__Directions__
Below are the records. Restate word for word every line from the one that contains "List this object's" through the final line, both included.

__Material for this exercise__

━━━━━━━━━━━━━━━━━━━━

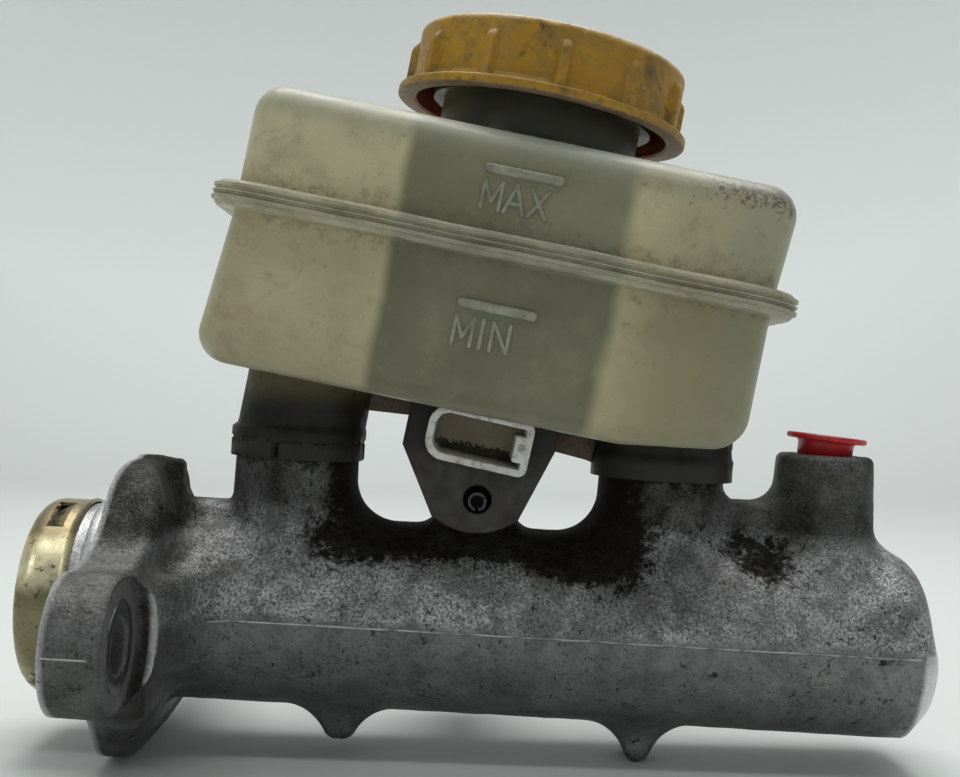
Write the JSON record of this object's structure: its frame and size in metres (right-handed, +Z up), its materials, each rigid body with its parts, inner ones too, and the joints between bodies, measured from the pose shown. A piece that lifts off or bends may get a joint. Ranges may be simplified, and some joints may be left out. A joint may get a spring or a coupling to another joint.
{
  "type": "brake master cylinder",
  "caption": "Tandem brake master cylinder: cast barrel with two-ear booster flange, tilted translucent reservoir, ribbed filler cap and plugged outlets.",
  "frame": {"origin": "where the bore's axis meets the flange's mounting face, which is the front end of the locating spigot's wall", "axes": "+X along the bore from the mounting face to the closed end, +Z up through the reservoir bosses"},
  "size_m": [0.1703, 0.113, 0.1413],
  "materials": {
    "cast_aluminium": "as-cast grey aluminium, matt, grimy, bright where machined",
    "gold_zinc": "yellow-passivated zinc plating, dull gold, worn",
    "plain_steel": "bare and zinc-plated steel",
    "spring_steel": "drawn spring wire",
    "piston_aluminium": "turned and anodised aluminium",
    "black_rubber": "moulded rubber",
    "tank_plastic": "milky translucent polypropylene, slightly yellowed, stained",
    "white_plastic": "white moulded plastic",
    "yellow_plastic": "yellow moulded plastic with dark grime",
    "red_plastic": "soft red plastic",
    "magnet": "ferrite"
  },
  "bodies": {
    "cylinder": {"cylinder_body": "cast_aluminium", "mounting_flange": "cast_aluminium", "rear_boss": "cast_aluminium", "front_boss": "cast_aluminium", "boss_web": "cast_aluminium", "front_outlet_boss": "cast_aluminium", "side_outlet_boss": "cast_aluminium", "tongue_lug": "cast_aluminium", "rear_foot": "cast_aluminium", "front_foot": "cast_aluminium", "rear_nozzle": "tank_plastic", "front_nozzle": "tank_plastic", "near_tongue": "tank_plastic", "far_tongue": "tank_plastic", "tongue_web": "tank_plastic", "stopper_cap": "gold_zinc", "stopper_pin": "plain_steel", "rear_reservoir_seal": "black_rubber", "front_reservoir_seal": "black_rubber", "reservoir_lower": "tank_plastic", "reservoir_upper": "tank_plastic", "sensor_sleeve": "white_plastic", "spring_pin": "plain_steel", "strainer": "white_plastic", "secondary_spring": "spring_steel"},
    "primary_piston": {"primary_piston": "piston_aluminium", "primary_rear_cup": "black_rubber", "primary_front_cup": "black_rubber", "primary_cup_retainer": "plain_steel", "primary_spring_screw": "plain_steel"},
    "secondary_piston": {"secondary_piston": "piston_aluminium", "secondary_rear_cups": "black_rubber", "secondary_front_cup": "black_rubber", "secondary_cup_retainer": "plain_steel", "primary_spring_seat": "plain_steel", "primary_spring": "spring_steel"},
    "float": {"float": "white_plastic", "float_magnet": "magnet"},
    "cap_gasket": {"cap_gasket": "black_rubber"},
    "cap": {"filler_cap": "yellow_plastic"},
    "front_plug": {"front_outlet_plug": "red_plastic"},
    "side_plug": {"side_outlet_plug": "red_plastic"}
  },
  "joints": [
    {"name": "primary_slide", "type": "slide", "parent": "cylinder", "child": "primary_piston", "axis": [1, 0, 0], "range_m": [0, 0.027], "stiffness_N_per_m": 1500, "springref_m": -0.02, "deforming": ["primary_spring"]},
    {"name": "secondary_slide", "type": "slide", "parent": "cylinder", "child": "secondary_piston", "axis": [1, 0, 0], "range_m": [0, 0.013], "deforming": ["secondary_spring"]},
    {"name": "float_slide", "type": "slide", "parent": "cylinder", "child": "float", "axis": [0.1444, 0, 0.9895], "range_m": [0, 0.018]},
    {"name": "cap_rise", "type": "slide", "parent": "cylinder", "child": "cap_gasket", "axis": [0.1444, 0, 0.9895], "range_m": [0, 0.00601]},
    {"name": "cap_turn", "type": "hinge", "parent": "cap_gasket", "child": "cap", "pos_m": [0.07374, 0, 0.09677], "axis": [0.1444, 0, 0.9895], "range_deg": [0, 540]},
    {"name": "front_plug_pull", "type": "slide", "parent": "cylinder", "child": "front_plug", "axis": [0, 0, 1], "range_m": [0, 0.04]},
    {"name": "side_plug_pull", "type": "slide", "parent": "cylinder", "child": "side_plug", "axis": [0, 1, 0], "range_m": [0, 0.04]}
  ],
  "couplings": [
    {"joint": "secondary_slide", "follows": "primary_slide", "ratio": 0.48},
    {"joint": "cap_rise", "follows": "cap_turn", "m_per_rad": 0.00063662}
  ]
}
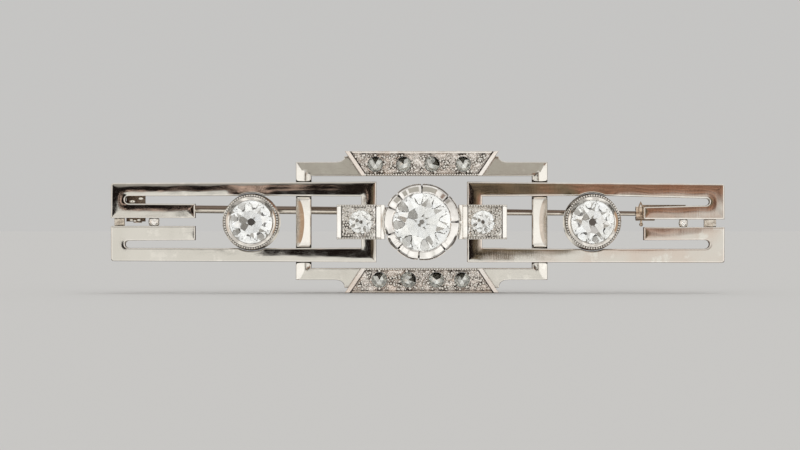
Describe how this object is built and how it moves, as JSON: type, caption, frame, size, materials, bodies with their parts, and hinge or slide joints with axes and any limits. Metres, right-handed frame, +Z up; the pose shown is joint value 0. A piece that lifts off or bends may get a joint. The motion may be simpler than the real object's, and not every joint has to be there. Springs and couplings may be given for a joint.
{
  "type": "bar brooch",
  "caption": "Open-work bar brooch in white gold with old-cut and rose-cut diamonds, a hinged pin and a turning safety catch on the back.",
  "frame": {"origin": "centre of the whole brooch's box, 0.4 mm to the left of the centre stone's axis", "axes": "+X along the bar to the right seen from the front, +Z up as worn, -Y out of the front through the stones, +Y out of the back"},
  "size_m": [0.0614, 0.0066, 0.0142],
  "materials": {
    "polished_gold": "polished white gold, bright edges, fine wear scratches",
    "frame_gold": "filed and polished white gold, faintly satin flats",
    "pave_gold": "bright-cut, grained and milgrained white gold",
    "satin_gold": "unpolished white gold with a warm tone",
    "fitting_gold": "warm worn gold",
    "pin_gold": "drawn and burnished wire",
    "diamond": "old-cut facets, open culet",
    "rose_diamond": "rose-cut facets, flat back"
  },
  "bodies": {
    "brooch": {"left_wing": "polished_gold", "right_wing": "polished_gold", "left_bead": "polished_gold", "right_bead": "polished_gold", "left_collet": "polished_gold", "right_collet": "polished_gold", "left_box": "polished_gold", "right_box": "polished_gold", "centre_coronet": "polished_gold", "centre_frame": "frame_gold", "top_pave_bar": "pave_gold", "bottom_pave_bar": "pave_gold", "left_bridge": "satin_gold", "right_bridge": "satin_gold", "coronet_base_ring": "satin_gold", "hinge_joint": "fitting_gold", "hinge_rivet": "fitting_gold", "catch_body": "fitting_gold", "centre_diamond": "diamond", "left_diamond": "diamond", "right_diamond": "diamond", "left_box_diamond": "diamond", "right_box_diamond": "diamond", "top_rose_1": "rose_diamond", "top_rose_2": "rose_diamond", "top_rose_3": "rose_diamond", "top_rose_4": "rose_diamond", "bottom_rose_1": "rose_diamond", "bottom_rose_2": "rose_diamond", "bottom_rose_3": "rose_diamond", "bottom_rose_4": "rose_diamond"},
    "pin": {"pin_stem": "pin_gold"},
    "sleeve": {"catch_sleeve": "fitting_gold"}
  },
  "joints": [
    {"name": "pin_swing", "type": "hinge", "parent": "brooch", "child": "pin", "pos_m": [-0.0283, 0.00262, 0.00135], "axis": [0, 0, 1], "range_deg": [0, 75]},
    {"name": "catch_turn", "type": "hinge", "parent": "brooch", "child": "sleeve", "pos_m": [0.023, 0.00262, 0.00085], "axis": [1, 0, 0], "range_deg": [0, 90]}
  ]
}
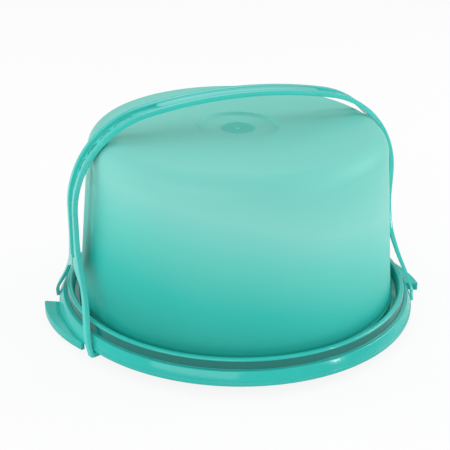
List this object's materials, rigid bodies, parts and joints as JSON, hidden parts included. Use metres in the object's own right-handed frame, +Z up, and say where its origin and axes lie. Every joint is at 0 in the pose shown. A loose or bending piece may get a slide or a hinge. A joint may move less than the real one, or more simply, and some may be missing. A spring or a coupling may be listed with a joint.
{
  "type": "cake carrier",
  "caption": "Round cake carrier: grooved tray with finger tabs, domed lift-off cover and a flexible strap handle hooked under the rim.",
  "frame": {"origin": "middle of the tray at table height, under the centre of the round cover", "axes": "+Z up; the strap handle's arch and the two finger tabs lie along X; +Y is level, across the arch"},
  "size_m": [0.3462, 0.324, 0.2064],
  "materials": {
    "tray_plastic": "glossy turquoise moulded plastic",
    "cover_plastic": "milky, fine matt turquoise moulded plastic",
    "handle_plastic": "glossy, flexible turquoise moulded plastic"
  },
  "bodies": {
    "tray_and_arch": {"base_tray": "tray_plastic", "handle_arch": "handle_plastic"},
    "cover": {"dome_cover": "cover_plastic"},
    "left_strap_end": {"left_arm": "handle_plastic"},
    "right_strap_end": {"right_arm": "handle_plastic"}
  },
  "joints": [
    {"name": "cover_lift", "type": "slide", "parent": "tray_and_arch", "child": "cover", "axis": [0, 0, 1], "range_m": [0, 0.0012]},
    {"name": "left_arm_flex", "type": "hinge", "parent": "tray_and_arch", "child": "left_strap_end", "pos_m": [-0.1523, 0, 0.11537], "axis": [0, 1, 0], "range_deg": [0, 20], "stiffness_Nm_per_rad": 0.6},
    {"name": "right_arm_flex", "type": "hinge", "parent": "tray_and_arch", "child": "right_strap_end", "pos_m": [0.1523, 0, 0.11537], "axis": [0, -1, 0], "range_deg": [0, 20], "stiffness_Nm_per_rad": 0.6}
  ]
}
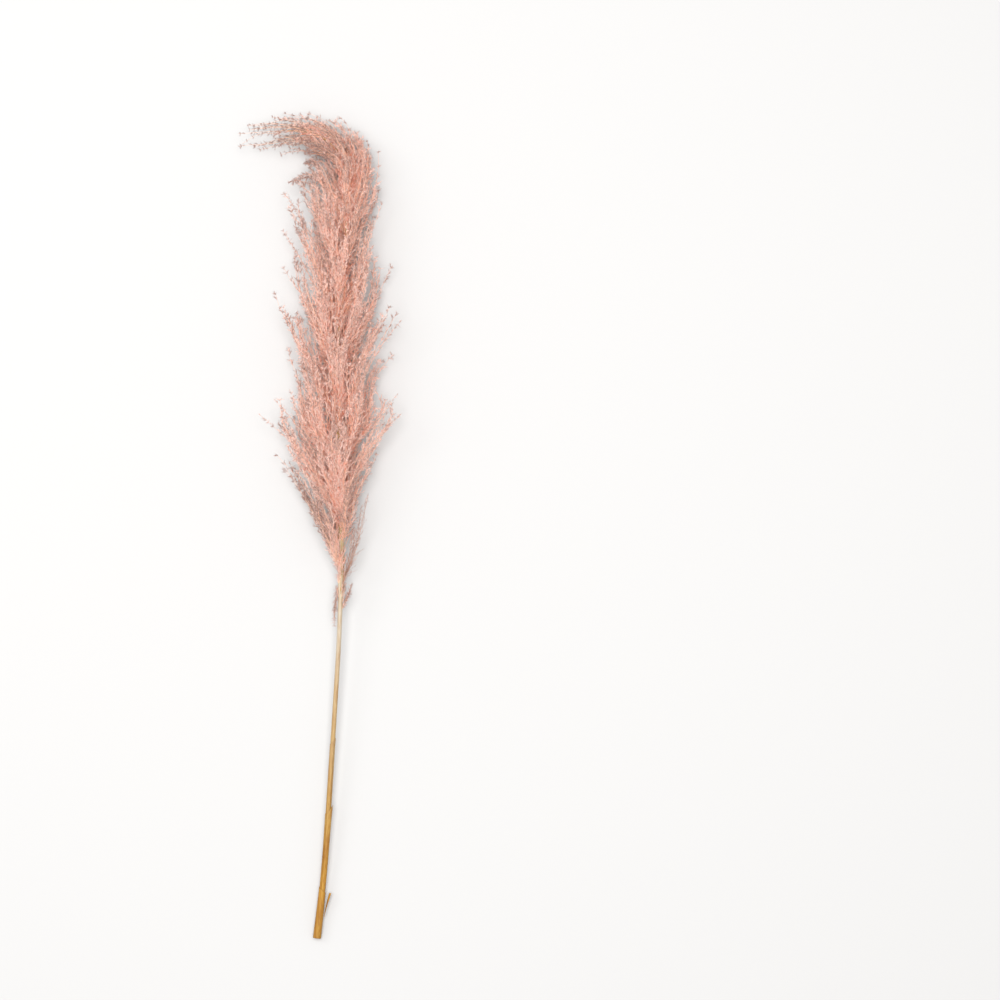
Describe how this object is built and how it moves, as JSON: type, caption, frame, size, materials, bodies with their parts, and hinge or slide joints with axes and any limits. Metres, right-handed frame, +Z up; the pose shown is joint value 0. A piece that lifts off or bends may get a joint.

━━━━━━━━━━━━━━━━━━━━

__Response to the task__
List this object's materials, rigid bodies, parts and joints as JSON, hidden parts included. Use metres in the object's own right-handed frame, +Z up, and say where its origin and axes lie. Every joint is at 0 in the pose shown. A loose or bending piece may get a slide or a hinge. A joint may move less than the real one, or more simply, and some may be missing. A spring or a coupling may be listed with a joint.
{
  "type": "cake carrier",
  "caption": "Round cake carrier: grooved tray with finger tabs, domed lift-off cover and a flexible strap handle hooked under the rim.",
  "frame": {"origin": "middle of the tray at table height, under the centre of the round cover", "axes": "+Z up; the strap handle's arch and the two finger tabs lie along X; +Y is level, across the arch"},
  "size_m": [0.3462, 0.324, 0.2064],
  "materials": {
    "tray_plastic": "glossy turquoise moulded plastic",
    "cover_plastic": "milky, fine matt turquoise moulded plastic",
    "handle_plastic": "glossy, flexible turquoise moulded plastic"
  },
  "bodies": {
    "tray_and_arch": {"base_tray": "tray_plastic", "handle_arch": "handle_plastic"},
    "cover": {"dome_cover": "cover_plastic"},
    "left_strap_end": {"left_arm": "handle_plastic"},
    "right_strap_end": {"right_arm": "handle_plastic"}
  },
  "joints": [
    {"name": "cover_lift", "type": "slide", "parent": "tray_and_arch", "child": "cover", "axis": [0, 0, 1], "range_m": [0, 0.0012]},
    {"name": "left_arm_flex", "type": "hinge", "parent": "tray_and_arch", "child": "left_strap_end", "pos_m": [-0.1523, 0, 0.11537], "axis": [0, 1, 0], "range_deg": [0, 20], "stiffness_Nm_per_rad": 0.6},
    {"name": "right_arm_flex", "type": "hinge", "parent": "tray_and_arch", "child": "right_strap_end", "pos_m": [0.1523, 0, 0.11537], "axis": [0, -1, 0], "range_deg": [0, 20], "stiffness_Nm_per_rad": 0.6}
  ]
}
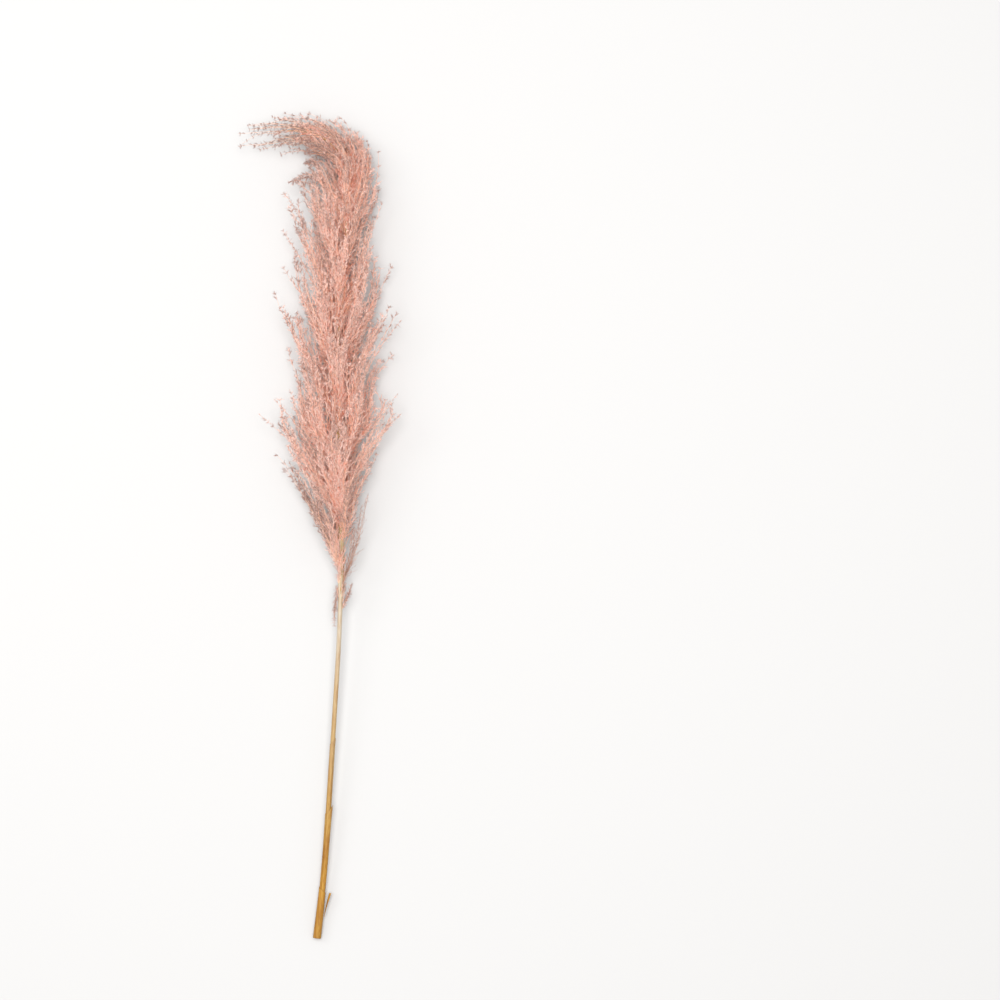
Describe how this object is built and how it moves, as JSON: type, caption, frame, size, materials, bodies with their parts, and hinge or slide joints with axes and any limits. Metres, right-handed frame, +Z up; the pose shown is joint value 0. A piece that lifts off or bends may get a joint.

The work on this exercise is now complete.